• **EXERCISE OBJECTIVE**
Begin at the first line and end at the line containing "return [(face - near, end)]". Extract exactly those lines.

• **DATA PROVIDED**
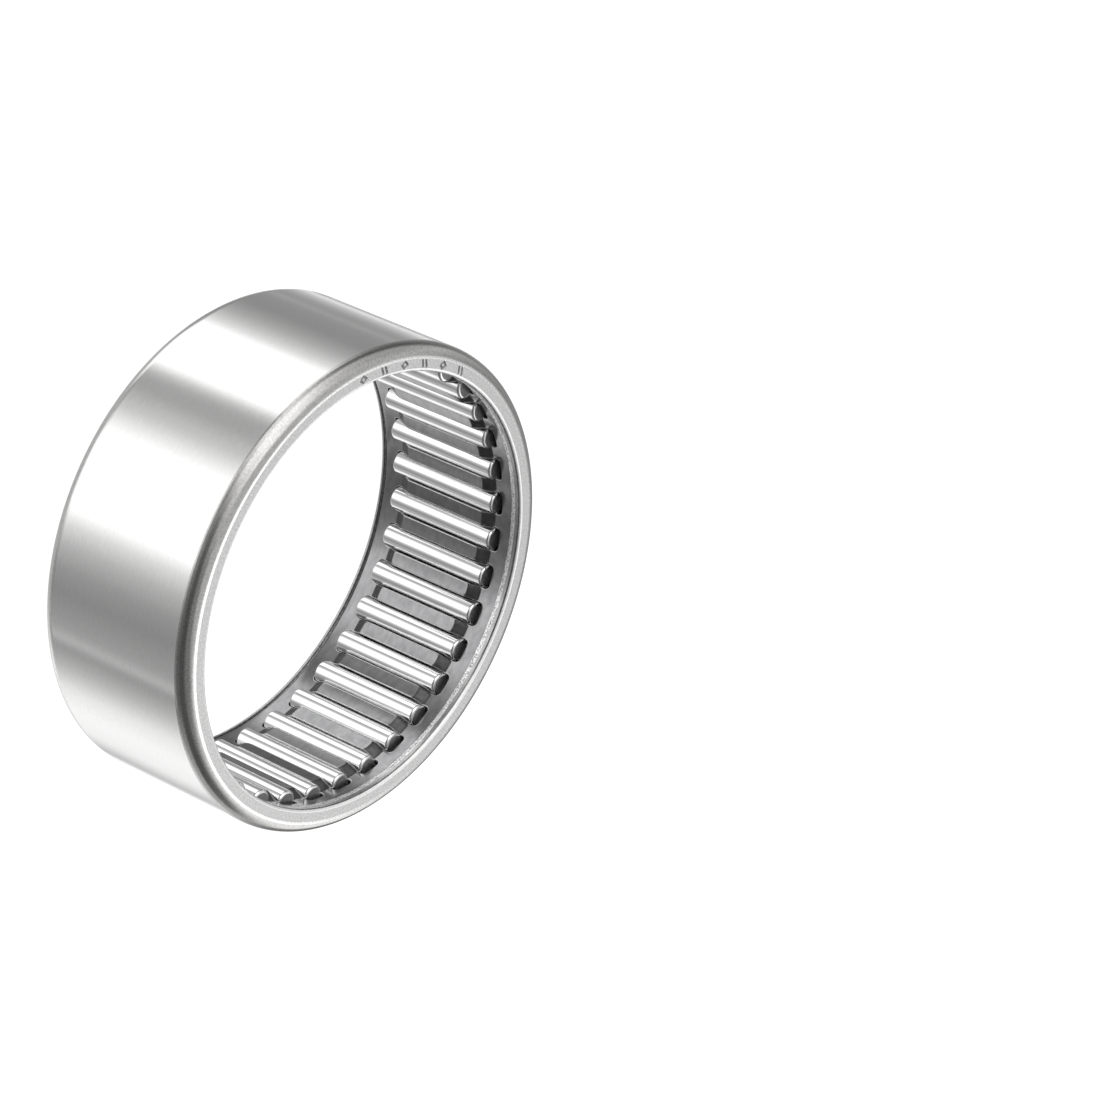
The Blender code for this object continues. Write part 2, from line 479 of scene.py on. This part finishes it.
coarse = np.arange(0, 360, COARSE_STEP)
coarse = coarse[np.abs(coarse - MARK_MIDDLE_ANGLE) > MARK_REACH]
fine = np.arange(MARK_MIDDLE_ANGLE - MARK_REACH, MARK_MIDDLE_ANGLE + MARK_REACH, FINE_STEP)
cup_angles = np.unique(np.concatenate([coarse, fine]))
cup = turned("cup", cup_section(), cup_angles, CUP_STEELS, cup_move)
# the bottoms of the marks, sunk at least half way and far above the plain end, are darker
for face in cup.data.polygons:
    sunk = HALF_WIDTH - face.center.z / MM
    if face.material_index == LIP and MARK_DEPTH / 2 < sunk < MARK_DEPTH * 3:
        face.material_index = STAMPED
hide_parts("drawn_cup")
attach(cup, "cup")


def needle_section():
    """The outline of a needle's upper half, from its end face to its middle."""
    end = NEEDLE_HALF_LENGTH
    face = NEEDLE_RADIUS - NEEDLE_EDGE
    near = FLAT_MARGIN / 2
    rounded = arc(face, end - NEEDLE_EDGE, NEEDLE_EDGE, 90, 0, 6)
    side = [(NEEDLE_RADIUS, end - NEEDLE_EDGE - near), (NEEDLE_RADIUS, 0)]
    return [(face - near, end)] + rounded + side


def needle_mesh(name):
    """A needle about its own axis: rounded into flat ends."""
    upper = needle_section()
    lower = [(radius, -height) for radius, height in reversed(upper[:-1])]
    side = upper + lower
    middles = [(0, 0, NEEDLE_HALF_LENGTH), (0, 0, -NEEDLE_HALF_LENGTH)]
    points = list(middles)
    for i in range(NEEDLE_SIDES):
        angle = 2 * math.pi * i / NEEDLE_SIDES
        c, s = math.cos(angle), math.sin(angle)
        points += [(radius * c, radius * s, height) for radius, height in side]
    rows = len(side)
    faces = []
    for i in range(NEEDLE_SIDES):
        first = len(middles) + i * rows
        second = len(middles) + (i + 1) % NEEDLE_SIDES * rows
        faces.append((0, first, second))
        for j in range(rows - 1):
            faces.append((first + j, first + j + 1, second + j + 1, second + j))
        faces.append((1, second + rows - 1, first + rows - 1))
    # the faces that start at the middle of an end are the end faces
    on_end = [int(face[0] < len(middles)) for face in faces]
    return build(name, points, faces, [needle_steel, needle_end_steel], on_end)


first_needle = needle_mesh("roller_01")
for i in range(NEEDLE_COUNT):
    roller = first_needle
    if i:
        roller = bpy.data.objects.new(f"roller_{i + 1:02d}", first_needle.data)
        bpy.context.scene.collection.objects.link(roller)
    angle = i * PITCH_ANGLE
    place = Vector((PITCH_RADIUS * math.cos(angle), PITCH_RADIUS * math.sin(angle), NEEDLE_SHIFT))
    roller.location = place * MM
    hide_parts(f"needle_{i + 1:02d}")
    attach(roller, f"needle_{i + 1:02d}")


# ---------------------------------------------------------------- cage


def sheet_radius(across, height):
    """Radius of the sheet's inner surface, with its bends spread over a short length."""
    from_middle = PITCH_ANGLE / 2 * ACROSS - np.abs(across)
    past = np.clip(from_middle - BAR_HALF_WIDTH + BAR_CORNER, 0, BAR_CORNER)
    early = BAR_CORNER - np.sqrt(BAR_CORNER**2 - past**2)

    def area(x):
        return np.clip(x, 0, 1) ** 2 / 2 + np.maximum(x - 1, 0)

    slope_length = RING_START - BAR_HALF_LENGTH
    x = (np.abs(height) + early - BAR_HALF_LENGTH) / slope_length
    spread = BEND / slope_length
    share = (area(x + spread) - area(x - spread)) / (2 * spread)
    return BAR_RADIUS + (RING_RADIUS - BAR_RADIUS) * share


def cage_points(across, height, depth):
    """Points of the cage from places on its flat cell and a depth below its inner surface."""
    step = 0.001
    slope = (sheet_radius(across, height + step) - sheet_radius(across, height - step)) / (2 * step)
    length = np.hypot(1, slope)
    radius = sheet_radius(across, height) + depth / length
    angle = across / ACROSS
    z = height - depth * slope / length + CAGE_SHIFT
    return np.stack([radius * np.cos(angle), radius * np.sin(angle), z], -1)


def pocket_outline():
    """The pocket's outline anticlockwise.

    Gives arrays of its points, their outward directions and the places on the cell's edge that
    they are joined to.
    """
    half_across = POCKET_HALF_ANGLE * ACROSS
    edge_across = PITCH_ANGLE / 2 * ACROSS
    edge_height = CAGE_HALF_LENGTH - RING_EDGE
    centre = (half_across - POCKET_CORNER, POCKET_HALF_LENGTH - POCKET_CORNER)
    rows = []
    # few points along the straight, and more round the sheet's two bends
    straight = np.linspace(0, 4.9, 4)
    bends = [np.linspace(5.08, 5.52, 5), np.linspace(6.2, 6.64, 5)]
    for height in np.concatenate([straight, *bends]):
        rows.append((half_across, height, 1, 0, edge_across, height))
    to_corner = math.atan2(edge_height - centre[1], edge_across - centre[0])
    for turn in sorted([*np.radians(np.linspace(0, 90, 7)), to_corner]):
        c, s = math.cos(turn), math.sin(turn)
        sideways = (edge_across - centre[0]) / max(c, 1e-9)
        endways = (edge_height - centre[1]) / max(s, 1e-9)
        reach = min(sideways, endways)
        point = (centre[0] + POCKET_CORNER * c, centre[1] + POCKET_CORNER * s)
        rows.append((*point, c, s, centre[0] + reach * c, centre[1] + reach * s))
    for across in (centre[0] * 0.5, 0):
        rows.append((across, POCKET_HALF_LENGTH, 0, 1, across, edge_height))
    quarter = np.array(rows)
    flip_across = np.array([-1, 1] * 3)
    flip_height = np.array([1, -1] * 3)
    half = np.concatenate([quarter, quarter[-2::-1] * flip_across])
    whole = np.concatenate([half, half[-2:0:-1] * flip_height])
    return whole[:, 0:2], whole[:, 2:4], whole[:, 4:6]


CAGE_STEELS = [cage_steel, bend_shade_steel, edge_highlight_steel]
SHEET_STEEL, SHADED_BEND, EDGE_HIGHLIGHT = range(len(CAGE_STEELS))


def cage_cell():
    """Points of the cage round one pocket, its faces and their steels.

    Loops of points run from the cell's edge in to the pocket over the inner surface, and back out
    over the outer one.
    """
    outline, outward, edge = pocket_outline()
    count = len(outline)
    shares = (1, 0.6, 0.25, 0)  # how far towards the cell's edge the loops on the flat sheet lie
    beside = POCKET_EDGE + 0.04
    loops = [(outline + outward * beside) * (1 - m) + edge * m for m in shares]
    depths = [0] * len(shares)
    quarter_turn = np.radians(np.linspace(0, 90, 5))
    for turn in quarter_turn:
        loops.append(outline + outward * POCKET_EDGE * (1 - math.sin(turn)))
        depths.append(POCKET_EDGE * (1 - math.cos(turn)))
    loops += loops[::-1]
    depths += [SHEET - depth for depth in depths[::-1]]
    points = [cage_points(loop[:, 0], loop[:, 1], depth) for loop, depth in zip(loops, depths)]
    faces = []
    steels = []
    flats = len(shares) - 1
    for k in range(len(loops) - 1):
        for i in range(count):
            j = (i + 1) % count
            first, second = k * count, (k + 1) * count
            faces.append((first + i, first + j, second + j, second + i))
            height = abs(loops[k][i, 1] + loops[k][j, 1]) / 2
            # faces on the sheet's bends get the painted shade
            bend_shaded = BAR_HALF_LENGTH - BEND < height < RING_START + BEND
            # a painted highlight: the pocket's long walls and, at its ends, the inner edge get a
            # brighter steel
            on_side = abs(outward[i, 0] * outward[j, 0]) > 0.5
            last = len(loops) - flats - 1 if on_side else flats + len(quarter_turn) - 1
            highlighted = flats < k < last
            steels.append(EDGE_HIGHLIGHT if highlighted else SHADED_BEND if bend_shaded else SHEET_STEEL)
    # the ring's two ends, rounded at both edges
    at_end = np.abs(np.abs(edge[:, 1]) - (CAGE_HALF_LENGTH - RING_EDGE)) < 1e-9
    total = sum(len(p) for p in points)
    strip = []
    for turn in quarter_turn:
        strip.append((RING_EDGE * (1 - math.cos(turn)), RING_EDGE * math.sin(turn)))
    strip += [(SHEET - depth, past) for depth, past in strip[::-1]]
    for depth, past in strip:
        height = edge[:, 1] + np.sign(edge[:, 1]) * past
        points.append(cage_points(edge[:, 0], height, depth))
    for k in range(len(strip) - 1):
        for i in range(count):
            j = (i + 1) % count
            if at_end[i] and at_end[j]:
                first, second = total + k * count, total + (k + 1) * count
                faces.append((first + i, first + j, second + j, second + i))
                steels.append(SHEET_STEEL)
    return np.concatenate(points), faces, steels


def cage_mesh():
    """The cage: its cell repeated round the axis and welded."""
    cell, cell_faces, cell_steels = cage_cell()
    points = []
    faces = []
    for k in range(NEEDLE_COUNT):
        c, s = math.cos(k * PITCH_ANGLE), math.sin(k * PITCH_ANGLE)
        turned_cell = cell @ np.array([[c, s, 0], [-s, c, 0], [0, 0, 1]])
        start = len(cell) * k
        points.append(turned_cell)
        faces += [tuple(v + start for v in face) for face in cell_faces]
    steels = cell_steels * NEEDLE_COUNT
    thing = build("cage", np.concatenate(points).tolist(), faces, CAGE_STEELS, steels)
    shape = bmesh.new()
    shape.from_mesh(thing.data)
    bmesh.ops.remove_doubles(shape, verts=shape.verts[:], dist=WELD * MM)
    loose = [vertex for vertex in shape.verts if not vertex.link_faces]
    bmesh.ops.delete(shape, geom=loose, context="VERTS")
    bmesh.ops.recalc_face_normals(shape, faces=shape.faces[:])
    shape.to_mesh(thing.data)
    shape.free()
    thing.data.set_sharp_from_angle(angle=math.radians(SHARP_ANGLE))
    return thing


cage = cage_mesh()
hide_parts("needle_cage")
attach(cage, "cage")


# ---------------------------------------------------------------- studio


def make_floor():
    """A pale table that glows a little, so that the bearing's shadow on it stays faint."""
    mesh = bpy.data.meshes.new("floor")
    size = FLOOR_HALF_SIZE
    low = -HALF_WIDTH * MM
    corners = [(-size, -size, low), (size, -size, low), (size, size, low), (-size, size, low)]
    mesh.from_pydata(corners, [], [(0, 1, 2, 3)])
    material = bpy.data.materials.new("pale_table")
    material.use_nodes = True
    shader = material.node_tree.nodes["Principled BSDF"]
    shader.inputs["Base Color"].default_value = (0.3, 0.3, 0.3, 1)
    shader.inputs["Roughness"].default_value = 0.9
    shader.inputs["Specular IOR Level"].default_value = 0.0
    shader.inputs["Emission Color"].default_value = (1, 1, 1, 1)
    shader.inputs["Emission Strength"].default_value = 0.95
    mesh.materials.append(material)
    floor = bpy.data.objects.new("floor", mesh)
    bpy.context.scene.collection.objects.link(floor)
    # the steel mirrors the studio's panels, and not the table
    floor.visible_glossy = False
    floor.visible_shadow = False


# Brightness of the studio round the bearing, in rows from low to high. A row is two heights,
# between which it takes over from the row below, and its stops: (degrees from the camera's side,
# brightness).
PANELS = [
    (-0.92, -0.8, [
        (-174, 0.98), (-164.5, 0.28), (-159.5, 1.25), (-156.5, 0.72), (-145, 0.385), (-138, 0.32),
        (-135.5, 0.5), (-132, 0.34), (-116, 0.31), (-105, 0.48), (-95, 0.85), (-88, 1.6),
        (-61, 1.5), (-55.5, 0.62), (-51, 0.42), (-44.5, 0.43), (-33, 0.72), (-18, 1.5), (16, 1.5),
        (25, 0.9), (34, 0.57), (45, 0.37), (56, 0.3), (74, 0.41), (78.5, 0.64), (82, 0.32),
        (95, 0.59), (108, 1.02), (122, 1.17), (140, 1.06), (157, 0.5), (166, 1.15),
    ]),
    (-0.46, -0.32, [
        (-180, 0.3), (-165, 0.38), (-150, 0.38), (-135, 0.28), (-120, 0.18), (-100, 0.18),
        (-85, 0.3), (-72, 0.8), (-58, 1.35), (-42, 1.5), (-28, 0.9), (-14, 0.42), (0, 0.42),
        (14, 0.38), (30, 0.24), (50, 0.17), (75, 0.2), (90, 0.42), (108, 0.65), (122, 0.65),
        (134, 0.75), (146, 0.3), (160, 0.18), (172, 0.18), (180, 0.25),
    ]),
    (-0.06, 0.12, [
        (-180, 0.5), (-166, 0.42), (-158, 0.44), (-150, 0.55), (-135, 0.78), (-120, 0.6),
        (-104, 0.62), (-90, 0.8), (-76, 1.2), (-62, 1.9), (-42, 1.9), (-28, 1.6), (-14, 0.65),
        (0, 0.25), (14, 0.16), (40, 0.12), (110, 0.14), (130, 0.25), (140, 0.8), (150, 1.45),
        (163, 1.6), (170, 0.9), (175, 0.45), (180, 0.5),
    ]),
    (0.48, 0.68, [
        (-180, 1.8), (-168, 0.9), (-150, 0.8), (-130, 0.72), (-110, 0.8), (-90, 1), (-75, 1.6),
        (-45, 1.8), (-30, 1.35), (-12, 0.9), (5, 0.6), (20, 0.35), (60, 0.3), (95, 0.3),
        (115, 0.4), (135, 0.85), (150, 1.3), (165, 2), (174, 2), (180, 1.8),
    ]),
    (0.86, 0.94, [(-180, 0.75), (180, 0.75)]),
]


def make_world():
    """Soft panels all round the bearing, and plain white behind it."""
    world = bpy.data.worlds.new("studio")
    bpy.context.scene.world = world
    world.use_nodes = True
    tree = world.node_tree
    tree.nodes.clear()
    way = add(tree, "ShaderNodeTexCoord").outputs["Generated"]
    x, y, z = add(tree, "ShaderNodeSeparateXYZ", {0: way}).outputs
    # the direction's angle round the bearing, from the camera's side
    side = math.radians(CAMERA_SIDE)
    c, s = math.cos(side), math.sin(side)
    x_along, y_along = maths(tree, "MULTIPLY", x, c), maths(tree, "MULTIPLY", y, s)
    x_aside, y_aside = maths(tree, "MULTIPLY", x, s), maths(tree, "MULTIPLY", y, c)
    towards = maths(tree, "ADD", x_along, y_along)
    aside = maths(tree, "SUBTRACT", y_aside, x_aside)
    turn = rescale(tree, maths(tree, "ARCTAN2", aside, towards), -math.pi, math.pi, 0.0, 1.0)
    colour = (BELOW, BELOW, BELOW, 1)
    for start, end, stops in PANELS:
        share = rescale(tree, z, start, end, 0.0, 1.0)
        colour = mix(tree, share, colour, ramp(tree, turn, stops))
    panels = add(tree, "ShaderNodeBackground", {"Color": colour, "Strength": BRIGHTEST})
    plain = add(tree, "ShaderNodeBackground", {"Color": (1, 1, 1, 1), "Strength": 1.0})
    seen = add(tree, "ShaderNodeLightPath").outputs["Is Camera Ray"]
    both = add(tree, "ShaderNodeMixShader", {0: seen, 1: panels.outputs[0], 2: plain.outputs[0]})
    output = add(tree, "ShaderNodeOutputWorld")
    tree.links.new(both.outputs[0], output.inputs["Surface"])


def make_camera():
    camera = bpy.data.objects.new("camera", bpy.data.cameras.new("camera"))
    bpy.context.scene.collection.objects.link(camera)
    camera.location = CAMERA_PLACE
    camera.rotation_euler = Euler([math.radians(a) for a in CAMERA_TURN])
    camera.data.lens = CAMERA_LENS
    camera.data.sensor_width = 36.0
    camera.data.clip_start = 0.01
    camera.data.clip_end = 20.0
    bpy.context.scene.camera = camera


make_floor()
make_world()
make_camera()
bpy.context.scene.view_settings.view_transform = "Standard"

• **ANSWER BELOW**
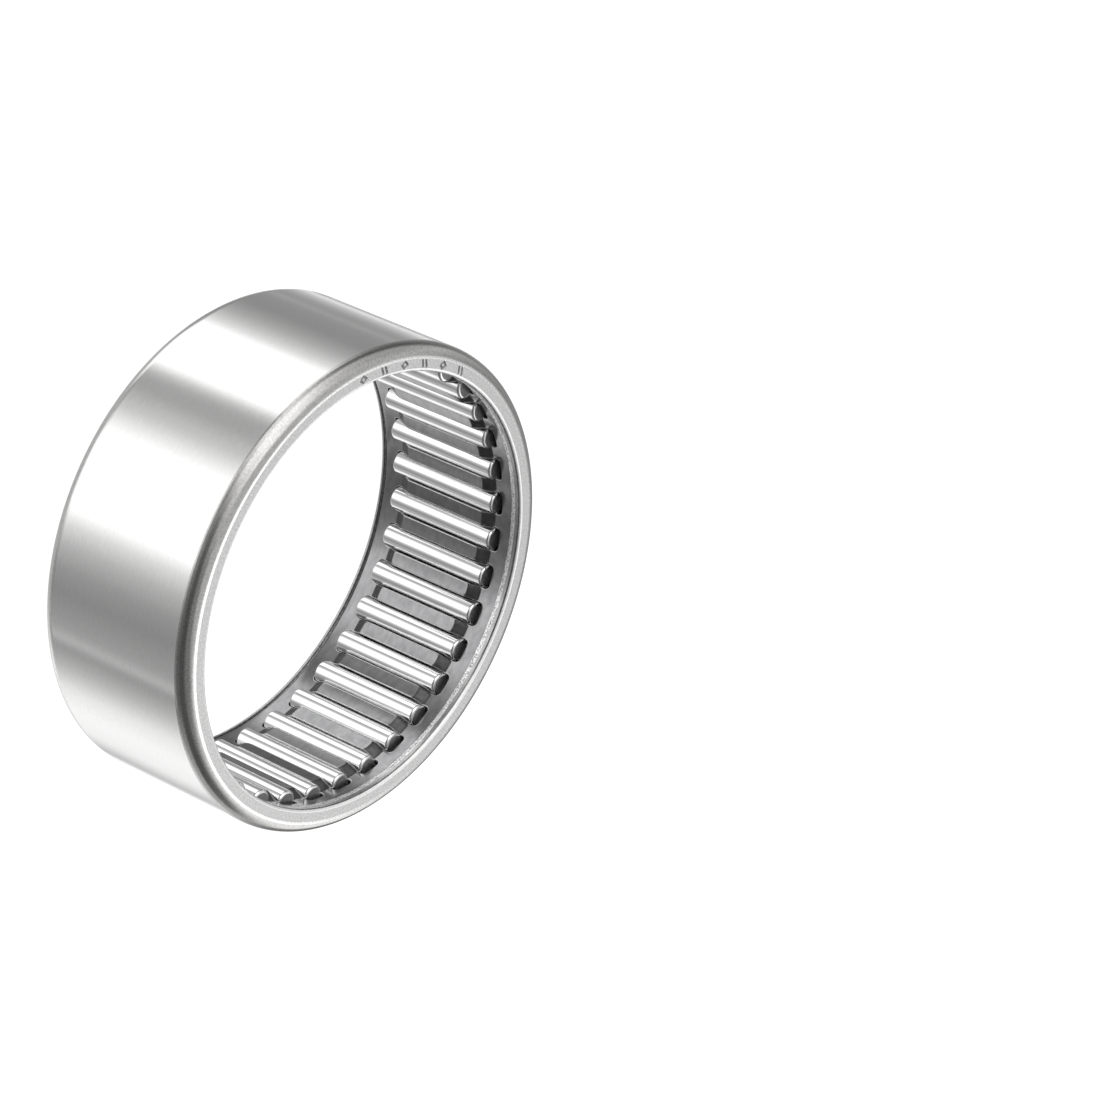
The Blender code for this object continues. Write part 2, from line 479 of scene.py on. This part finishes it.
coarse = np.arange(0, 360, COARSE_STEP)
coarse = coarse[np.abs(coarse - MARK_MIDDLE_ANGLE) > MARK_REACH]
fine = np.arange(MARK_MIDDLE_ANGLE - MARK_REACH, MARK_MIDDLE_ANGLE + MARK_REACH, FINE_STEP)
cup_angles = np.unique(np.concatenate([coarse, fine]))
cup = turned("cup", cup_section(), cup_angles, CUP_STEELS, cup_move)
# the bottoms of the marks, sunk at least half way and far above the plain end, are darker
for face in cup.data.polygons:
    sunk = HALF_WIDTH - face.center.z / MM
    if face.material_index == LIP and MARK_DEPTH / 2 < sunk < MARK_DEPTH * 3:
        face.material_index = STAMPED
hide_parts("drawn_cup")
attach(cup, "cup")


def needle_section():
    """The outline of a needle's upper half, from its end face to its middle."""
    end = NEEDLE_HALF_LENGTH
    face = NEEDLE_RADIUS - NEEDLE_EDGE
    near = FLAT_MARGIN / 2
    rounded = arc(face, end - NEEDLE_EDGE, NEEDLE_EDGE, 90, 0, 6)
    side = [(NEEDLE_RADIUS, end - NEEDLE_EDGE - near), (NEEDLE_RADIUS, 0)]
    return [(face - near, end)] + rounded + side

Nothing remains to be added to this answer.